Art, Writing, and Human Voice
- Strong split on generative art/text: some call it “irredeemably bad art” and emphasize valuing human-made work (even amateur blogs, kids’ drawings).
- Others note that audiences often don’t care about “genuine creativity,” citing pop music and utilitarian content consumption; they expect AI-generated art to be widely accepted.
- Several argue blogging and journaling matter more now as a way to stay mentally sharp, develop taste, and maintain authentic human voices in an “AI dark forest.” Writing for oneself (even with few readers) is framed as its own reward.
Ethics, IP, and Training Data
- Strong resentment that models were trained on code and writing without honoring licenses (e.g., copyleft, CC BY-SA) or paying creators. Some see this as a betrayal of free/open-source ideals, not their fulfillment.
- Others argue training on public material is just how progress works and liken complaints to wanting 100% of the value from any downstream use.
- Disagreement over whether models are legally/meaningfully “derivative works” and whether copyright is effectively dead in practice.

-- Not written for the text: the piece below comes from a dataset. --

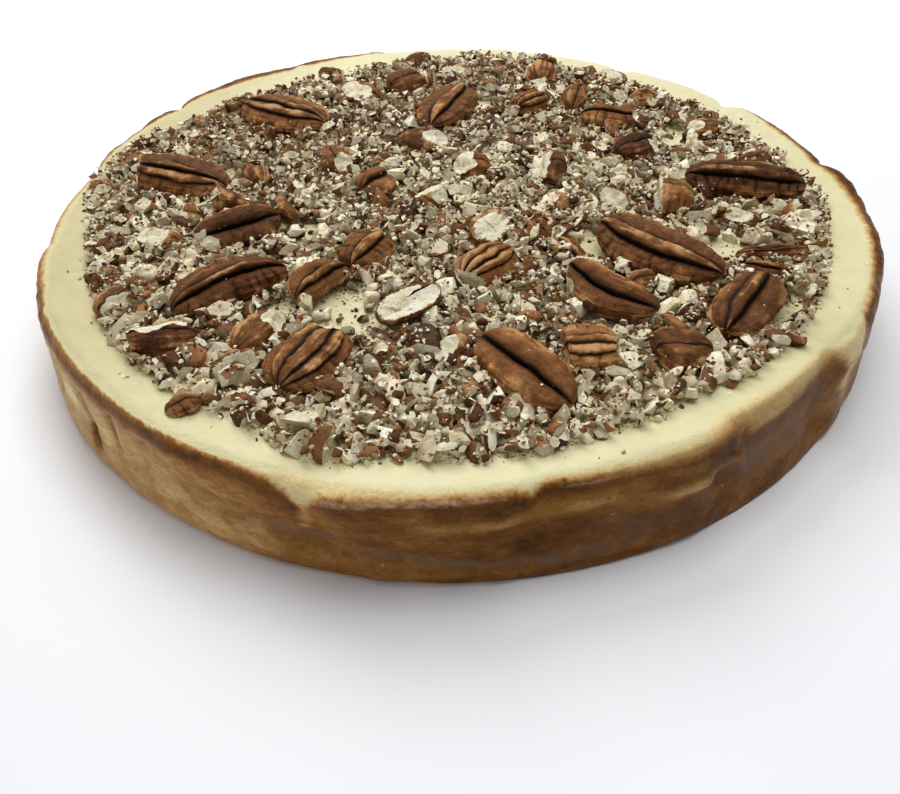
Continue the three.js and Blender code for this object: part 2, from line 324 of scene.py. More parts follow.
# Patches where the cream shows, as middle, radius, and the share of chips that still lie there
barePatches = [
    (-27, -57, 10.5, 0.02), (-42, -19, 7.5, 0.04), (-70, 17, 7, 0.05), (38, -28, 8, 0.04),
    (73, -29, 9, 0.03),
    (77, 35, 10, 0.04), (11, 66, 6, 0.06), (83, -57, 6.5, 0.08), (-44, -55, 4.5, 0.1), (60, 6, 5, 0.15),
    (-20, 74, 5, 0.15), (66, -46, 4, 0.1), (-60, 28, 4, 0.2), (34, -66, 5, 0.1),
]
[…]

Workplace, Careers, and Management
- Mixed reports on companies investing in developer growth: some see genuine training and mentoring; others only lip service, with management focused on short‑term delivery and now on AI-driven “efficiency.”
- Worry that AI lets management treat engineers as interchangeable “prompt operators,” eroding craft and pushing wages toward a race to the bottom—especially if everyone can prompt but few can deeply understand systems.
- Counter-view: organizations will still need experienced people to specify, supervise, and audit AI outputs, especially for critical systems; coding may shrink, but engineering judgment remains central.
Coping Strategies and Resistance
- Proposed responses include: blocking crawlers, favoring local models over cloud, being strict on AI-generated PRs, and using AI mainly as a learning/exploration tool rather than a coding crutch.
- Some advocate collective resistance or sabotage (wasting tokens, slow‑walking AI-heavy processes), though others point out this can just help organizations refine their AI usage.
- A recurring emotional theme is mourning: the sense that a beloved craft and online culture are being flooded by “good enough” machine output; others respond with enthusiasm, seeing a new, exciting tooling era.